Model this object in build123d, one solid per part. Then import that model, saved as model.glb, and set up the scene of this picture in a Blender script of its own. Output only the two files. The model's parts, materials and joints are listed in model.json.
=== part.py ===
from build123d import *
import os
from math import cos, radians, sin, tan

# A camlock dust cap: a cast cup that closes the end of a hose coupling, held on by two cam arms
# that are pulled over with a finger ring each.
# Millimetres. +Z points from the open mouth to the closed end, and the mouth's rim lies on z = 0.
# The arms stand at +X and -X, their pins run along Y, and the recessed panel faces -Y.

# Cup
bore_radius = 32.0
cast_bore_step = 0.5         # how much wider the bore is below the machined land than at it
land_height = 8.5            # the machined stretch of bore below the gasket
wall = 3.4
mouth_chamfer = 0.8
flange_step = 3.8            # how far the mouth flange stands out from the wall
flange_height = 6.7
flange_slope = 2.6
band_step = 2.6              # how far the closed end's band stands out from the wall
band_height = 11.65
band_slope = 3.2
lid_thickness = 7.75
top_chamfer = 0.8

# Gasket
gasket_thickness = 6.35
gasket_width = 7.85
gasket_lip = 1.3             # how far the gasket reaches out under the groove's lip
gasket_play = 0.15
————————
_Stated exercise_
Please write out the material word for word from its first line through the line holding "# The arms stand", including both, and no line past it.

_Task answer_
Model this object in build123d, one solid per part. Then import that model, saved as model.glb, and set up the scene of this picture in a Blender script of its own. Output only the two files. The model's parts, materials and joints are listed in model.json.
=== part.py ===
from build123d import *
import os
from math import cos, radians, sin, tan

# A camlock dust cap: a cast cup that closes the end of a hose coupling, held on by two cam arms
# that are pulled over with a finger ring each.
# Millimetres. +Z points from the open mouth to the closed end, and the mouth's rim lies on z = 0.
# The arms stand at +X and -X, their pins run along Y, and the recessed panel faces -Y.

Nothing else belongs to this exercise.